■ STATED EXERCISE ■
Write out exactly the lines from the line with "Model this object" through the line with "slot_right = 19.6; // [19.2:0.1:21]", including both, and nothing more.

+---+

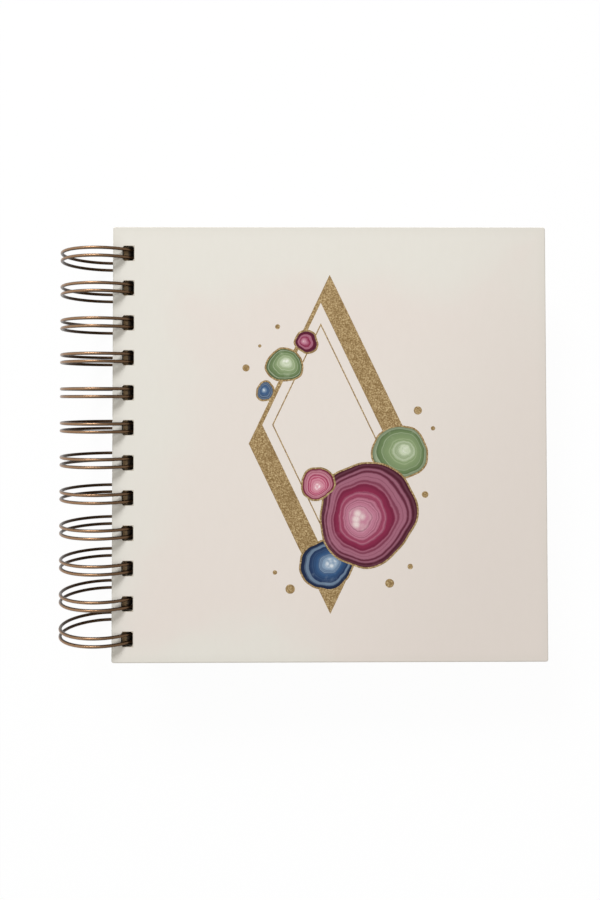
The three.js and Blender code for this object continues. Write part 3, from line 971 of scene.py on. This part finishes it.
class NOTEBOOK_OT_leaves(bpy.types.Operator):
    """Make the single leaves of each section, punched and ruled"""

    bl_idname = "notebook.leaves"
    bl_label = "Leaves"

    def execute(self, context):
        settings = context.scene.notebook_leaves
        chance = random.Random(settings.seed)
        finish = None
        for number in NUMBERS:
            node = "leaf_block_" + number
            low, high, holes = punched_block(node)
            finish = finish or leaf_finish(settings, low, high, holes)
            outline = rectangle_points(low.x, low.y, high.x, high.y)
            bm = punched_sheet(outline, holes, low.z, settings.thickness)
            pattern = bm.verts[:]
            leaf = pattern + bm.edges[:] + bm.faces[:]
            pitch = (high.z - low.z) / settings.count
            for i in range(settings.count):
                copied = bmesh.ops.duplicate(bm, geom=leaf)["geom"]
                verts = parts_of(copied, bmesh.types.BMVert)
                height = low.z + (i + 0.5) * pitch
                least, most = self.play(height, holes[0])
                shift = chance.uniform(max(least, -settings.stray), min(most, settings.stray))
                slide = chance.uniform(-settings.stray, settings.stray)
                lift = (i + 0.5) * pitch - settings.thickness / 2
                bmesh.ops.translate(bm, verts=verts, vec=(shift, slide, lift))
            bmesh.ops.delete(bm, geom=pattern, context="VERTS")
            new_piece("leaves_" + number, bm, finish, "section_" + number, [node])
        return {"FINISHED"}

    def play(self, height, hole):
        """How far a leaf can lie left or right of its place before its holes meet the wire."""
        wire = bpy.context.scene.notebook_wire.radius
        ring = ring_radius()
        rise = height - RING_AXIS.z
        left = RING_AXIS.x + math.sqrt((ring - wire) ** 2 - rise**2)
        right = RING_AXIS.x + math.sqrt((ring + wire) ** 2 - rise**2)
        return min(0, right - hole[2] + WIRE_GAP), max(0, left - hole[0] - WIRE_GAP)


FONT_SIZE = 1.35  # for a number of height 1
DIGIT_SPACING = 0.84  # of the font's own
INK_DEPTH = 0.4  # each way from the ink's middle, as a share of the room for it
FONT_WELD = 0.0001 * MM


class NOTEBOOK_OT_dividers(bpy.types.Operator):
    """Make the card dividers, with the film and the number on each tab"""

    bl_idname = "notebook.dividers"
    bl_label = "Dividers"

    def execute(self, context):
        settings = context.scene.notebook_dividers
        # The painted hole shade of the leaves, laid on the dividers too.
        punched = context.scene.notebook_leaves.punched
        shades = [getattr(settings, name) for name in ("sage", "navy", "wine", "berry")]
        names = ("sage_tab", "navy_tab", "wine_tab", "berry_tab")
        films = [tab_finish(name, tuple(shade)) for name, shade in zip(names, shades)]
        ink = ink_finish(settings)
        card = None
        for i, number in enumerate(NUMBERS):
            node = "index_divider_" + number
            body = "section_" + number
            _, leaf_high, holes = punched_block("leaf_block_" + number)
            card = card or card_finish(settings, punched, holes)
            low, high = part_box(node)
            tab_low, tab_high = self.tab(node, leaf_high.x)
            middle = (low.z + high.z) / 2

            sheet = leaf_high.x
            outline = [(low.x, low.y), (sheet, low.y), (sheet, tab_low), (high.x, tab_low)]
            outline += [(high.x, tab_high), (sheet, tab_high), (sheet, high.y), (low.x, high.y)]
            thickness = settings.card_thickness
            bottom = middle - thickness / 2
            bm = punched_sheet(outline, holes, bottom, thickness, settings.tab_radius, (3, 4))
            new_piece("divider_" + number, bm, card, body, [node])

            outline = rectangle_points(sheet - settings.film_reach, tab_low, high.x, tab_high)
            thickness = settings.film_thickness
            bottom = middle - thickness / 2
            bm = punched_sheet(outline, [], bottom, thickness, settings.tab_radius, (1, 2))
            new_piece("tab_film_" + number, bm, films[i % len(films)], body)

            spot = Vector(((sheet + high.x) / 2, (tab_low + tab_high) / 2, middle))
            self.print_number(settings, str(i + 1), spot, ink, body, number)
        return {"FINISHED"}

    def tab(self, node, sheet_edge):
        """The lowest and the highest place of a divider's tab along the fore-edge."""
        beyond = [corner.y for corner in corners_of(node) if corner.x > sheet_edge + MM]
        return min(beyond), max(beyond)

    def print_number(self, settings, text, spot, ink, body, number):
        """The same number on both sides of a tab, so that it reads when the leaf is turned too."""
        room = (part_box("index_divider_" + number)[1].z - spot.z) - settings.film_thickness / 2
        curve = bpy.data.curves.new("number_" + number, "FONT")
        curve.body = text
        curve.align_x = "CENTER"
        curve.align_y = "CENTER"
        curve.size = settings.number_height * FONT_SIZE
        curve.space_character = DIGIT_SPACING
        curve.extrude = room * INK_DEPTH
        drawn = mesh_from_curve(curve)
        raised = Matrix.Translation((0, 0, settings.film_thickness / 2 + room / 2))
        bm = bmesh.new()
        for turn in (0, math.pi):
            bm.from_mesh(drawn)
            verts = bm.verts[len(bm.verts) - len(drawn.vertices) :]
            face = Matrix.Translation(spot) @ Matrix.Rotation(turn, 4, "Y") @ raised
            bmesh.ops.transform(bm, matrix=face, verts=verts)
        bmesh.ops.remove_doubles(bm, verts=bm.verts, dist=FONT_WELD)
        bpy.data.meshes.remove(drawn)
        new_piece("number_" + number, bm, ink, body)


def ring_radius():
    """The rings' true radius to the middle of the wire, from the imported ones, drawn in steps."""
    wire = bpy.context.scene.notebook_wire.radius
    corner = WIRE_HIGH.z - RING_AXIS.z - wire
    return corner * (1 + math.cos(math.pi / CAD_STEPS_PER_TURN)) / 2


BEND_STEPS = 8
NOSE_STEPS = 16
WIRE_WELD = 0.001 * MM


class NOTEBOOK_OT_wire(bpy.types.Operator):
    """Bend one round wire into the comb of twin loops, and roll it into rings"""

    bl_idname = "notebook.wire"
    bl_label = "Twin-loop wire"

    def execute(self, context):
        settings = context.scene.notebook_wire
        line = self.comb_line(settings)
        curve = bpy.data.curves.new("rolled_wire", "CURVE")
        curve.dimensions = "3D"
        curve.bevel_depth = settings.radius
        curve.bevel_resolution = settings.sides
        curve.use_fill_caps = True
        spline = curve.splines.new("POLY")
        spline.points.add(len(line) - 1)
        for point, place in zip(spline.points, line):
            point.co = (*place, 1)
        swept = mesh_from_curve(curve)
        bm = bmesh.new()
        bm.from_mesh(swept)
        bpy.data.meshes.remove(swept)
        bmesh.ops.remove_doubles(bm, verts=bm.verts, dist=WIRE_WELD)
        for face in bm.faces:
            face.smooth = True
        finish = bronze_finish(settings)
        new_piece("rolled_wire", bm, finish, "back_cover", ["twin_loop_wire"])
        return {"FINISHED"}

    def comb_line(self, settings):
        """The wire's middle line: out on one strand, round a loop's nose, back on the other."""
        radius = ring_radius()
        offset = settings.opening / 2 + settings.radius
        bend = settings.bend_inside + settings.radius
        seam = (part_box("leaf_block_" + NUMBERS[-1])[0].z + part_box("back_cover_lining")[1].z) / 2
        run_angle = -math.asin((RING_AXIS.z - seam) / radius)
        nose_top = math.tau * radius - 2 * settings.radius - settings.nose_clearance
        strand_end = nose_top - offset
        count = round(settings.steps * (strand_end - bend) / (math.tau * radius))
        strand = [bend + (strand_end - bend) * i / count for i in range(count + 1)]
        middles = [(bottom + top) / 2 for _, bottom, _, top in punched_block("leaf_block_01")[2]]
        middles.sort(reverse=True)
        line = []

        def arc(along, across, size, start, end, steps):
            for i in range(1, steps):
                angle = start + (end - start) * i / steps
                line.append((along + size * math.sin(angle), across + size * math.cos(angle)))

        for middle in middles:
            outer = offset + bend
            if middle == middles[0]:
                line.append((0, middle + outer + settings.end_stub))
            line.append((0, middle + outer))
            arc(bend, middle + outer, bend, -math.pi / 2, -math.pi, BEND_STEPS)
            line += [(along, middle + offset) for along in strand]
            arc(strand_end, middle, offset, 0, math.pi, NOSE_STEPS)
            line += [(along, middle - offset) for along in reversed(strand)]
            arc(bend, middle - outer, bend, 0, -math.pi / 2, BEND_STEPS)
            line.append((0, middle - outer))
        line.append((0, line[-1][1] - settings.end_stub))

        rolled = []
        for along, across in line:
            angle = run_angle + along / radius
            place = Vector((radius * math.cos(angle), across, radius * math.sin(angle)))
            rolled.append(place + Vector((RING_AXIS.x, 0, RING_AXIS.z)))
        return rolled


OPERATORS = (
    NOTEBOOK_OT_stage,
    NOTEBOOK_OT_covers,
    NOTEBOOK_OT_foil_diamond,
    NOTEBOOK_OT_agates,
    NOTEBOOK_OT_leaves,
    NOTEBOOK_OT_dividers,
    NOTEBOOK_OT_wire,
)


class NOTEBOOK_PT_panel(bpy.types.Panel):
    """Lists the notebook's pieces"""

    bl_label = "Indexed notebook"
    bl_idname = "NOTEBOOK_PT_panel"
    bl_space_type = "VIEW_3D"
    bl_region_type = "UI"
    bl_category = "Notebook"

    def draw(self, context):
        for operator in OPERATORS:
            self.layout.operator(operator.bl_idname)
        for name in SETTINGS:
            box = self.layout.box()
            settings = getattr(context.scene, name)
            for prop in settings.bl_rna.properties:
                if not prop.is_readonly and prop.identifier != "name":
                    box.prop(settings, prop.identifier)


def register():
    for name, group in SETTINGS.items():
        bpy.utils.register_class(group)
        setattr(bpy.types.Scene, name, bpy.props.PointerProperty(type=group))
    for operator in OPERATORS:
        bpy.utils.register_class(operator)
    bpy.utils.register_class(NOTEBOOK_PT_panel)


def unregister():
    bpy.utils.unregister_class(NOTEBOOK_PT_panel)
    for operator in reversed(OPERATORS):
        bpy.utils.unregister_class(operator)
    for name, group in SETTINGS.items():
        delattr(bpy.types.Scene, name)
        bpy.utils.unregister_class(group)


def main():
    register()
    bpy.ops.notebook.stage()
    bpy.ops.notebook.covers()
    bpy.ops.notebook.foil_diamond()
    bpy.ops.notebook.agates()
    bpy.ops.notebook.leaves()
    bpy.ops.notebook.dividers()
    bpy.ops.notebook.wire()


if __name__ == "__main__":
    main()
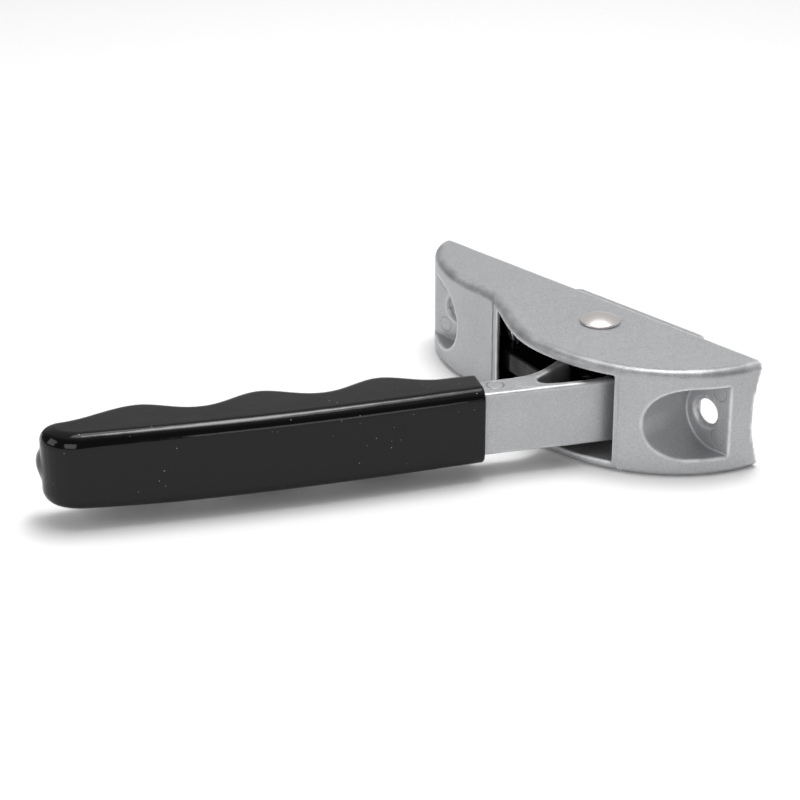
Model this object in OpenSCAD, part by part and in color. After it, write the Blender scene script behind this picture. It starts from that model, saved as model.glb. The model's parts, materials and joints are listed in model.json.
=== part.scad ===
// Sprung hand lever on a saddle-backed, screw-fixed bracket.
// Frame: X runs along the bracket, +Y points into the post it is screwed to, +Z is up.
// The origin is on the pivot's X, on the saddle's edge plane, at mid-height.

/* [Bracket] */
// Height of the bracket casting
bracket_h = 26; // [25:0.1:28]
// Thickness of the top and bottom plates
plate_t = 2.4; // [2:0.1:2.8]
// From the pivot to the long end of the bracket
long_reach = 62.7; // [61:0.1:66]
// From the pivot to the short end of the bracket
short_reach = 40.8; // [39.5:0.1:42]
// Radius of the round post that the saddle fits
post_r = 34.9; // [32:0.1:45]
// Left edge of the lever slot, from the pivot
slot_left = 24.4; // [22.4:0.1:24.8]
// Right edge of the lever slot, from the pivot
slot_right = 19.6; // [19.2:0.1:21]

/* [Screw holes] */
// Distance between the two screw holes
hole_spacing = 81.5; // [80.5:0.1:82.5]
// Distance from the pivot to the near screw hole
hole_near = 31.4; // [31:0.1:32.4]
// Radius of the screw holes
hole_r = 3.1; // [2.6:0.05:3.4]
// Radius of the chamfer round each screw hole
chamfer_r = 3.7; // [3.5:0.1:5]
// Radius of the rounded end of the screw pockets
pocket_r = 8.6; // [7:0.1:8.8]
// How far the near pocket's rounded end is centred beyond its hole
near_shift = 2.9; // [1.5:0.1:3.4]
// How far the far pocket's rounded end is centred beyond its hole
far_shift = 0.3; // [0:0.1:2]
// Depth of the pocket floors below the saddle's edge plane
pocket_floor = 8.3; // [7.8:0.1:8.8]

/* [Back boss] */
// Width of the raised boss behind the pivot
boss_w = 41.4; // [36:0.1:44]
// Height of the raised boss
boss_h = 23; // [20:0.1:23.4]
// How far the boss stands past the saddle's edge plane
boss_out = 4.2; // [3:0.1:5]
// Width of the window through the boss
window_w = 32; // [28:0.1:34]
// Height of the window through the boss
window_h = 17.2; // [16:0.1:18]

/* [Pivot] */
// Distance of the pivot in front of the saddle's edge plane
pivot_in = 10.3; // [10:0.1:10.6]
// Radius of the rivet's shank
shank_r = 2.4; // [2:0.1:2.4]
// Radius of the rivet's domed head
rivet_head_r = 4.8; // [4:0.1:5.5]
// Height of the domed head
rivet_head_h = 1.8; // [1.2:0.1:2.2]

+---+

■ RIGHT ANSWER ■
Model this object in OpenSCAD, part by part and in color. After it, write the Blender scene script behind this picture. It starts from that model, saved as model.glb. The model's parts, materials and joints are listed in model.json.
=== part.scad ===
// Sprung hand lever on a saddle-backed, screw-fixed bracket.
// Frame: X runs along the bracket, +Y points into the post it is screwed to, +Z is up.
// The origin is on the pivot's X, on the saddle's edge plane, at mid-height.

/* [Bracket] */
// Height of the bracket casting
bracket_h = 26; // [25:0.1:28]
// Thickness of the top and bottom plates
plate_t = 2.4; // [2:0.1:2.8]
// From the pivot to the long end of the bracket
long_reach = 62.7; // [61:0.1:66]
// From the pivot to the short end of the bracket
short_reach = 40.8; // [39.5:0.1:42]
// Radius of the round post that the saddle fits
post_r = 34.9; // [32:0.1:45]
// Left edge of the lever slot, from the pivot
slot_left = 24.4; // [22.4:0.1:24.8]
// Right edge of the lever slot, from the pivot
slot_right = 19.6; // [19.2:0.1:21]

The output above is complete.